Figure 4. Top ten molds by tooling cost.
This data helps with root cause analysis discovery. Remember that you can’t fix what you are not aware of, and you won’t be aware of it without measurable data.
High Labor Costs
Specific mold labor costs are often overlooked because companies pay repair technicians a daily hourly rate to keep molds running. If analyzing specific mold labor hours is not something that can be done easily, most shops ignore it and focus on the day’s hot job.
Figure 5 (top) and Figure 6 (bottom).
You should evaluate specific mold labor costs just like you evaluate tooling costs because some molds lack maintenance-friendly features and can take hours for a tech to perform a simple repair, disassembly or cleaning. Understanding labor costs will help you schedule more effectively and justify investment in advanced cleaning equipment such as ultrasonics, dry ice blasting, plastic media blasting and laser cleaning.
Figure 5 shows that the 6942 mold required the most labor hours of all the molds. Figure 6 breaks down the hours spent on general and major cleaning. These cleaning levels may be further broken down to see exactly how the shop time was spent. Then you need to determine when the cleaning was performed, the type of cleaning procedures, etc. I’m sure you get the picture now.

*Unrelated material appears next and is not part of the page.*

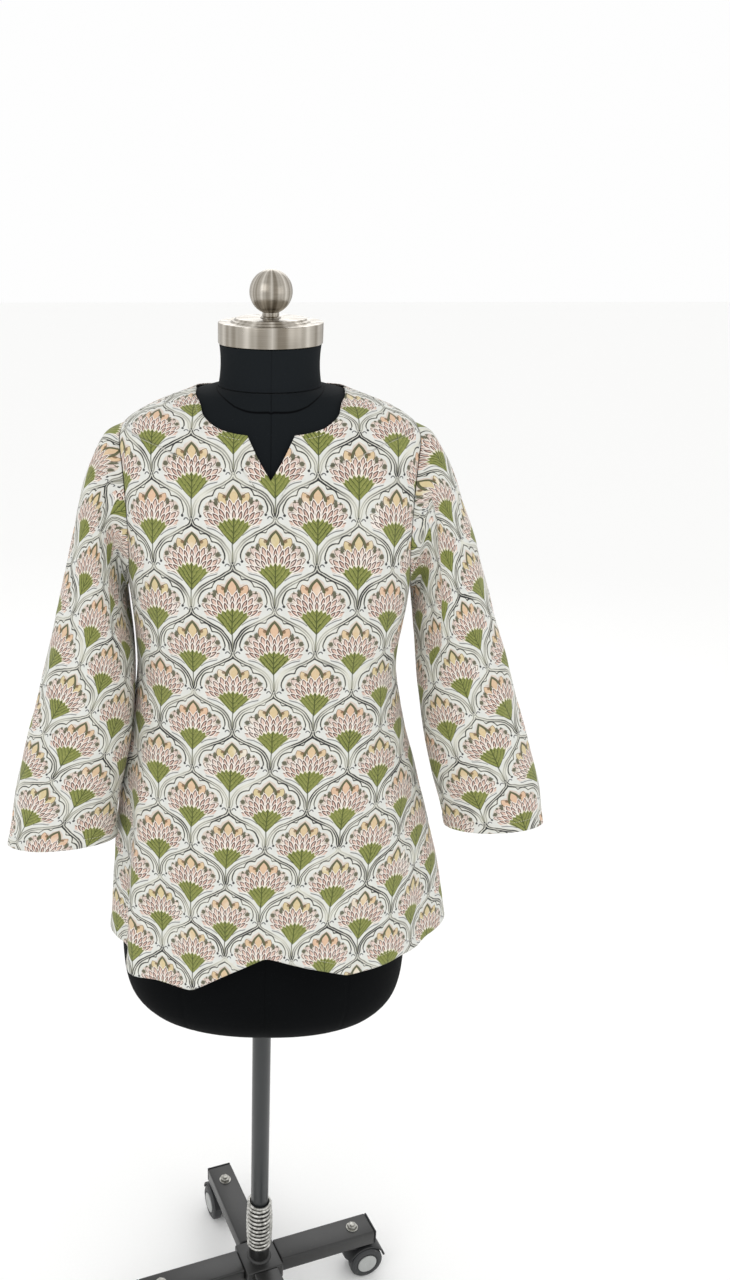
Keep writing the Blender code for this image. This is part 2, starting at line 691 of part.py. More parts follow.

Having this type of data at the fingertips of OEMs, tooling engineers, mold designers and builders, toolroom managers and repair technicians will move shops away from a firefighting culture to a proactive, continuous improvement, data-driven culture in which techs can measure, target and attack high-cost, high visibility issues. To start, work with your current work order or maintenance system supplier to learn how to add standard terms and dropdowns to keep data accurate and easy to input.